Depth-First Search (DFS) is another fundamental algorithm used in computer science for traversing or searching tree or graph data structures. Unlike BFS, DFS starts at the root node and explores as far down a branch as possible before backtracking. This method is particularly useful for solving puzzles and exploring all possible solutions.
Algorithm
The DFS algorithm works as follows:
1. Initialization:
→ Start by putting the initial node into a stack.
→ Mark this node as visited.
2. Loop:
→ Pop the top node from the stack and check all its neighbors.
→ If a neighbor hasn't been visited yet, mark it as visited and push it onto the stack.
→ Repeat until the stack is empty.
Example: DFS on Our Graph
To better understand DFS, let's walk through the algorithm step-by-step using our graph. We will start from node 8.

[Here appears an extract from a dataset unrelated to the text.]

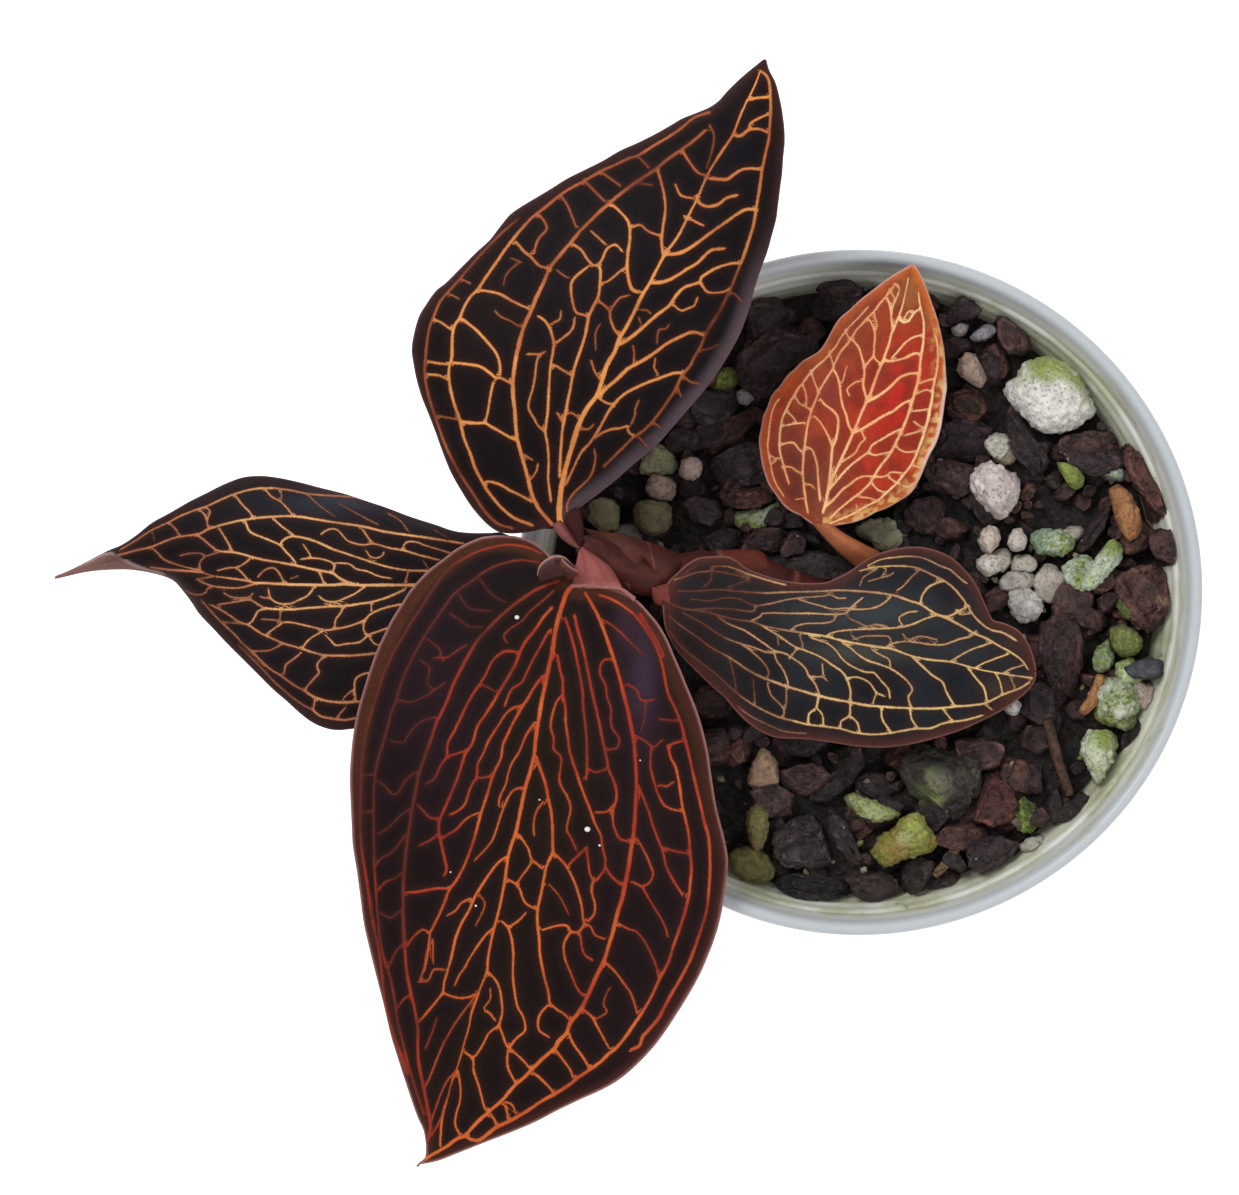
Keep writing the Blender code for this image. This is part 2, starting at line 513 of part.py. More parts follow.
# -------------------------------------------------------- chips of the mix
CHIP_BED = -MIX_DROP + GAP          # the chips stand on the packed mix
CHIPS = {
    # name: (kind, top above the rim plane, bottom, squareness, outline)
    "bark_01": ("bark", -5.5, 0.0, 0.55, [
        (751, 312), (775, 306), (791, 309), (793, 322), (784, 330),
        (770, 333), (757, 343), (751, 336)]),
    "bark_02": ("bark", -3.8, 0.0, 0.5, [
        (758, 345), (772, 335), (790, 333), (806, 340), (810, 352),
        (798, 362), (789, 375), (783, 388), (765, 394), (750, 388),
        (743, 372), (745, 357)]),
    "bark_03": ("bark", -5.0, 0.0, 0.6, [
        (699, 397), (716, 392), (733, 394), (736, 404), (727, 418),
        (712, 426), (699, 420), (694, 410)]),
    "bark_04": ("bark", -6.5, 0.0, 0.55, [
        (706, 440), (722, 426), (745, 411), (760, 405), (759, 414),
        (748, 428), (733, 442), (716, 451), (708, 448)]),
    "bark_05": ("bark", -5.5, 0.0, 0.55, [
        (667, 440), (680, 424), (691, 428), (699, 435), (697, 447),
        (685, 452), (673, 455), (666, 450)]),
    "bark_06": ("bark", -4.6, 0.0, 0.6, [
        (714, 462), (727, 454), (745, 446), (756, 448), (760, 460),
        (763, 474), (757, 482), (740, 483), (717, 477)]),
    "bark_07": ("bark", -4.2, 0.0, 0.5, [
        (721, 493), (740, 491), (764, 489), (771, 498), (760, 503),
        (740, 504), (727, 502)]),
    "bark_08": ("bark", -7.0, 0.0, 0.5, [
        (742, 535), (760, 530), (788, 531), (797, 538), (792, 546),
        (770, 549), (748, 546)]),
    "bark_09": ("bark", -4.5, 0.0, 0.55, [
        (951, 311), (958, 300), (965, 297), (972, 302), (978, 310),
        (974, 316), (962, 319), (952, 324), (947, 319)]),
    "bark_10": ("bark", -4.2, 0.0, 0.6, [
        (998, 320), (1008, 321), (1018, 330), (1026, 337), (1028, 348),
        (1020, 355), (1010, 349), (1001, 338)]),
    "bark_11": ("bark", -6.0, 0.0, 0.5, [
        (987, 348), (995, 346), (1004, 355), (1008, 367), (1003, 376),
        (996, 372), (990, 362)]),
    "bark_13": ("bark", -5.0, 0.0, 0.55, [
        (1010, 423), (1018, 420), (1029, 434), (1043, 453), (1051, 471),
        (1046, 484), (1034, 474), (1021, 456), (1012, 438)]),
    "bark_14": ("bark", -4.5, 0.0, 0.55, [
        (1062, 450), (1066, 439), (1090, 433), (1106, 434), (1118, 442),
        (1114, 450), (1098, 458), (1085, 460), (1069, 457)]),
    "bark_15": ("bark", -4.6, 1.5, 0.5, [
        (1129, 458), (1134, 448), (1143, 450), (1152, 472), (1160, 495),
        (1166, 512), (1160, 514), (1151, 502), (1141, 485), (1131, 470)]),
    "bark_16": ("bark", -5.5, 0.0, 0.6, [
        (909, 511), (918, 501), (934, 499), (946, 508), (944, 523),
        (933, 534), (919, 530), (909, 521)]),
    "bark_17": ("bark", -4.0, 0.0, 0.55, [
        (1078, 546), (1088, 529), (1099, 513), (1106, 509), (1108, 516),
        (1102, 529), (1093, 541), (1082, 551)]),
    "bark_18": ("bark", -2.6, 0.0, 0.6, [
        (1152, 536), (1165, 531), (1178, 529), (1186, 530), (1187, 544),
        (1181, 556), (1173, 561), (1161, 556), (1154, 547)]),
    "bark_19": ("bark", -3.4, 0.0, 0.6, [
        (1119, 582), (1132, 574), (1150, 570), (1166, 574), (1172, 583),
        (1167, 600), (1158, 620), (1149, 627), (1137, 618), (1122, 604)]),
    "bark_20": ("bark", -4.4, 0.0, 0.6, [
        (1044, 628), (1059, 624), (1074, 626), (1080, 643), (1077, 668),
        (1071, 688), (1061, 697), (1052, 688), (1045, 668), (1042, 645)]),
    "bark_21": ("bark", -5.5, 0.0, 0.55, [
        (1070, 601), (1080, 599), (1091, 608), (1101, 612), (1104, 621),
        (1096, 627), (1082, 621), (1074, 611)]),
    "bark_23": ("bark", -4.4, 0.0, 0.6, [
        (988, 779), (1000, 774), (1011, 788), (1015, 803), (1010, 818),
        (992, 822), (978, 817), (982, 800)]),
    "bark_24": ("bark", -3.6, 0.0, 0.6, [
        (908, 756), (931, 747), (957, 751), (972, 760), (974, 780),
        (968, 804), (956, 814), (937, 811), (920, 796), (906, 776)]),
    "bark_25": ("bark", -4.4, 0.0, 0.6, [
        (970, 850), (976, 840), (1000, 838), (1014, 845), (1010, 855),
        (998, 863), (983, 870), (972, 864)]),
    "bark_26": ("bark", -5.0, 0.0, 0.55, [
        (785, 773), (801, 766), (819, 768), (826, 777), (823, 787),
        (808, 792), (790, 786)]),
    "bark_27": ("bark", -4.6, 0.0, 0.6, [
        (779, 835), (791, 824), (811, 819), (819, 830), (826, 850),
        (828, 861), (812, 866), (788, 865), (777, 856)]),
    "bark_28": ("bark", -4.2, 0.0, 0.5, [
        (832, 812), (839, 815), (850, 833), (861, 857), (861, 866),
        (850, 866), (841, 849), (833, 830)]),
    "bark_29": ("bark", -5.6, 0.0, 0.5, [
        (780, 882), (792, 877), (816, 877), (841, 884), (850, 894),
        (830, 898), (800, 895), (787, 889)]),
    "bark_30": ("bark", -6.5, 0.0, 0.55, [
        (722, 752), (732, 740), (746, 738), (752, 747), (746, 759),
        (734, 765), (725, 761)]),
    "pumice_01": ("pumice", -2.6, 0.0, 0.75, [
        (1021, 377), (1028, 366), (1046, 361), (1064, 366), (1078, 378),
        (1085, 394), (1090, 409), (1081, 419), (1063, 428), (1041, 427),
        (1023, 412), (1010, 395), (1010, 385)]),
    "pumice_02": ("pumice", -3.0, 0.0, 0.75, [
        (972, 480), (978, 470), (991, 464), (1004, 471), (1014, 478),
        (1018, 488), (1013, 503), (1005, 515), (995, 515), (984, 503),
        (974, 491)]),
    "pumice_03": ("pumice", -4.0, 0.0, 0.75, [
        (961, 360), (965, 355), (971, 354), (979, 363), (984, 375),
        (982, 384), (975, 384), (963, 376), (959, 368)]),
    "pumice_04": ("pumice", -3.6, 0.0, 0.75, [
        (1058, 463), (1066, 463), (1077, 469), (1083, 478), (1081, 485),
        (1074, 488), (1065, 479)]),
    "pumice_05": ("pumice", -3.4, 0.0, 0.75, [
        (980, 540), (983, 530), (990, 526), (998, 530), (999, 538),
        (995, 547), (988, 552), (982, 547)]),
    "pumice_06": ("pumice", -3.6, 0.0, 0.75, [
        (1009, 540), (1013, 532), (1020, 530), (1026, 539), (1023, 548),
        (1013, 550), (1010, 546)]),
    "pumice_07": ("pumice", -3.0, 0.0, 0.75, [
        (1082, 578), (1090, 570), (1099, 556), (1106, 546), (1114, 543),
        (1119, 551), (1117, 563), (1107, 574), (1096, 585), (1086, 588),
        (1081, 586)]),
    "pumice_08": ("pumice", -3.4, 0.0, 0.75, [
        (1016, 605), (1022, 597), (1033, 599), (1041, 606), (1038, 615),
        (1028, 618), (1018, 615)]),
    "pumice_09": ("pumice", -3.8, 0.0, 0.75, [
        (1112, 630), (1121, 627), (1134, 632), (1140, 641), (1136, 651),
        (1125, 655), (1115, 649), (1112, 639)]),
    "pumice_10": ("pumice", -4.2, 0.0, 0.75, [
        (1125, 668), (1141, 660), (1157, 660), (1165, 665), (1161, 676),
        (1148, 679), (1131, 678)]),
    "pumice_11": ("pumice", -4.0, 0.0, 0.75, [
        (1083, 745), (1089, 735), (1104, 733), (1114, 741), (1112, 759),
        (1104, 775), (1098, 782), (1091, 771), (1085, 758)]),
    "pumice_12": ("pumice", -4.0, 0.0, 0.75, [
        (874, 850), (882, 838), (893, 830), (906, 817), (918, 817),
        (929, 832), (934, 845), (926, 853), (904, 857), (890, 864),
        (879, 859)]),
    "pumice_13": ("pumice", -4.4, 0.0, 0.75, [
        (847, 798), (854, 794), (870, 801), (888, 807), (896, 813),
        (891, 818), (876, 820), (859, 812)]),
    "pumice_14": ("pumice", -4.6, 0.0, 0.75, [
        (747, 820), (751, 809), (759, 806), (766, 814), (766, 831),
        (762, 846), (756, 850), (751, 842)]),
    "pumice_15": ("pumice", -4.6, 0.0, 0.75, [
        (636, 512), (638, 504), (650, 502), (665, 505), (670, 515),
        (666, 528), (655, 535), (643, 531), (637, 524)]),
    "pumice_16": ("pumice", -4.0, 0.0, 0.75, [
        (680, 470), (683, 461), (692, 458), (700, 461), (701, 471),
        (695, 479), (684, 478)]),
    "shell_tan_01": ("shell", -3.8, 0.0, 0.7, [
        (1111, 492), (1119, 488), (1128, 494), (1136, 507), (1140, 524),
        (1136, 535), (1128, 539), (1121, 528), (1115, 510)]),
    "shell_tan_02": ("shell", -5.0, 0.0, 0.7, [
        (1097, 675), (1104, 679), (1101, 694), (1094, 707), (1084, 714),
        (1080, 708), (1087, 698), (1093, 685)]),
}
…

1. Start: Stack = [8], Visited = {8}
2. Process 8: Stack = [], Visited = {8}
→ Add neighbors of 8 to Stack: [10, 3]
3. Process 3: Stack = [10], Visited = {8, 3}
→ Add neighbors of 3 to Stack: [10, 6, 1]
4. Process 1: Stack = [10, 6], Visited = {8, 3, 1}
→ 1 has no new neighbors
5. Process 6: Stack = [10], Visited = {8, 3, 1, 6}
→ Add neighbors of 6 to Stack: [10, 7, 4]
6. Process 4: Stack = [10, 7], Visited = {8, 3, 1, 6, 4}
→ 4 has no new neighbors
7. Process 7: Stack = [10], Visited = {8, 3, 1, 6, 4, 7}
→ 7 has no new neighbors
8. Process 10: Stack = [], Visited = {8, 3, 1, 6, 4, 7, 10}
→ Add neighbors of 10 to Stack: [14]
9. Process 14: Stack = [], Visited = {8, 3, 1, 6, 4, 7, 10, 14}
→ Add neighbors of 14 to Stack: [13]
10. Process 13: Stack = [], Visited = {8, 3, 1, 6, 4, 7, 10, 14, 13}
→ 13 has no new neighbors
Applications
→ Path Finding: DFS is useful for finding a path from the start node to the goal node.
→ Topological Sorting: DFS is used to perform a topological sort in a directed acyclic graph.
→ Puzzles: DFS is used in puzzles and games that require searching all possible solutions.
Advantages and Disadvantages
Advantages
→ Memory Efficient: DFS requires less memory than BFS as it only needs to store the nodes on the current path.
→ Path Finding: DFS can find a path without needing to explore all nodes at the current depth level.
Disadvantages
→ Can Get Stuck: DFS can get stuck in deep paths if there is a cycle, leading to infinite loops unless handled properly.
→ Not Optimal for Shortest Path: DFS does not guarantee the shortest path in an unweighted graph.